What a day! Beautiful and bluebird with little to no wind. Once on the summit I hung out for a bit and then explored off the ridge. Amazing views as always. Eventually I transitioned, strapped in, and enjoyed some nice turns back down near the bottom of the basin. Good enough for round 2! Slapped the skins back on and found myself again on the summit for my second lap, Hardy Boys style haha! Sigh* it's a beautiful word we live in! Shortly after I found myself back at the truck where I had a nice cold PBR ready for me. Holy shit, it's only October 14th!!
"Give it a rest bro, and come back when there is actually some snow to ski"

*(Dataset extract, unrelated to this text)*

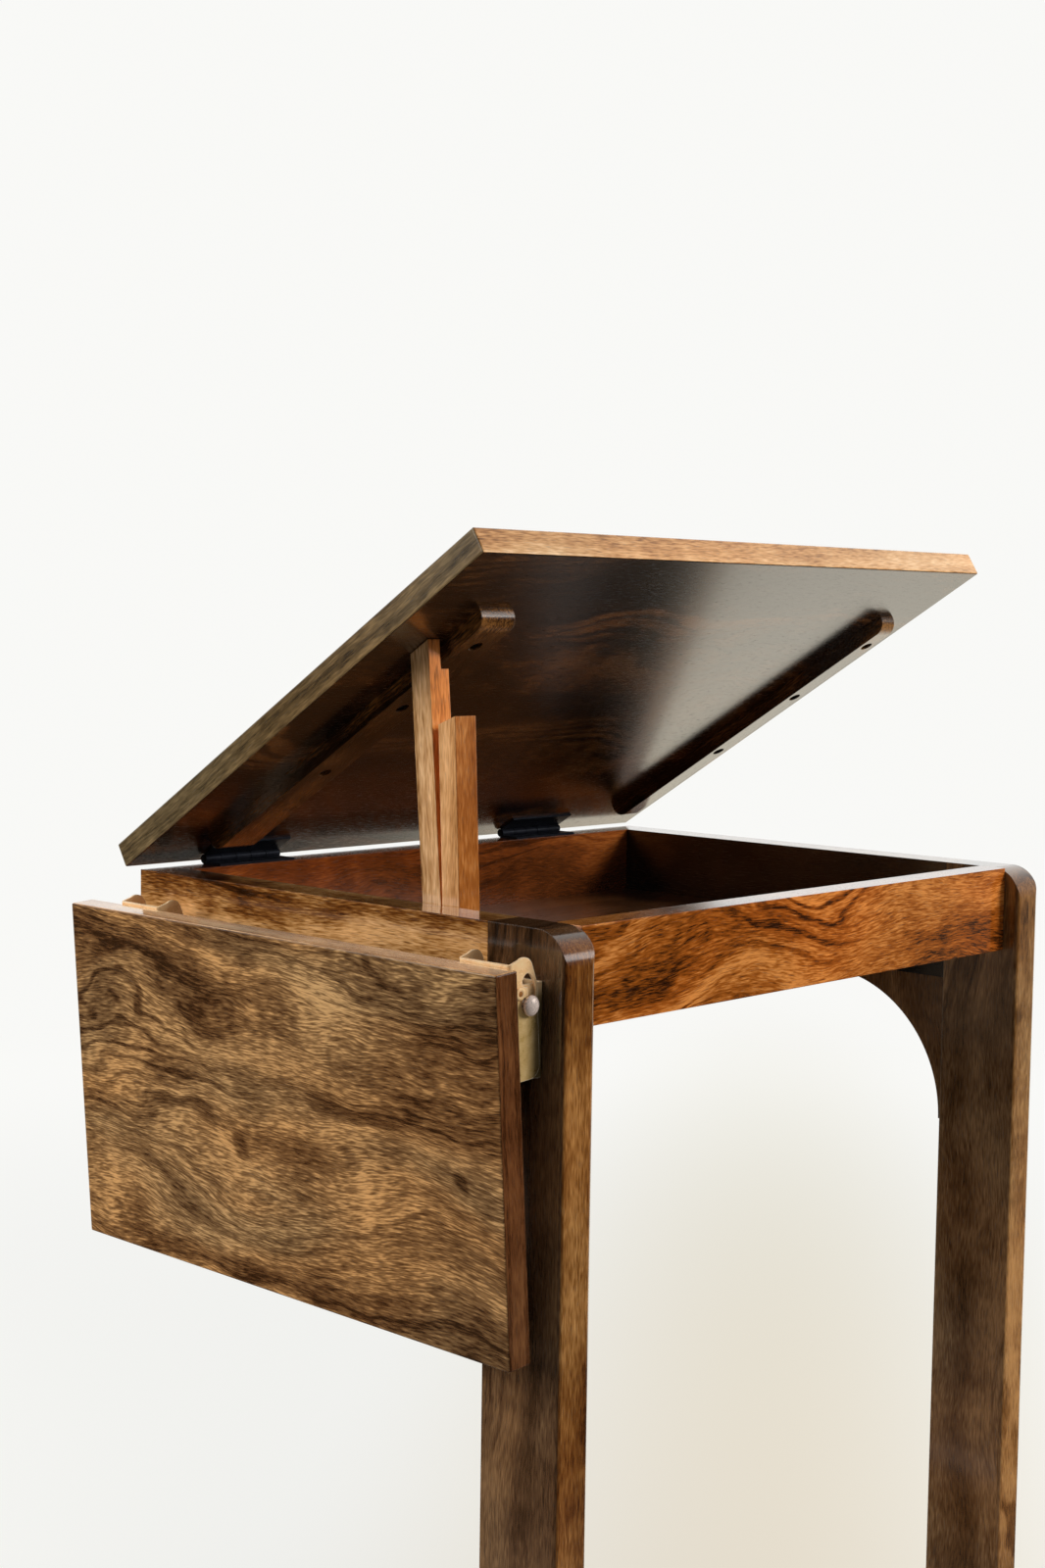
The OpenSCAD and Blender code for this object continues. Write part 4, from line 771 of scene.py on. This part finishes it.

A couple inches of new snow fell last night before the storm moves on. Time for some more turns! I get ahold of Frank Bowman and Gary Fondl and we head out from Summit at about 9am. Gary had an idea of a good zone for some early season turns and it sure didn't disappoint! The clouds and wind stuck around for the better part of the morning, eventually burning off and letting down at around 1pm.
Cornice jumping and fresh turns = an excellent Day 2 for the season in the bag!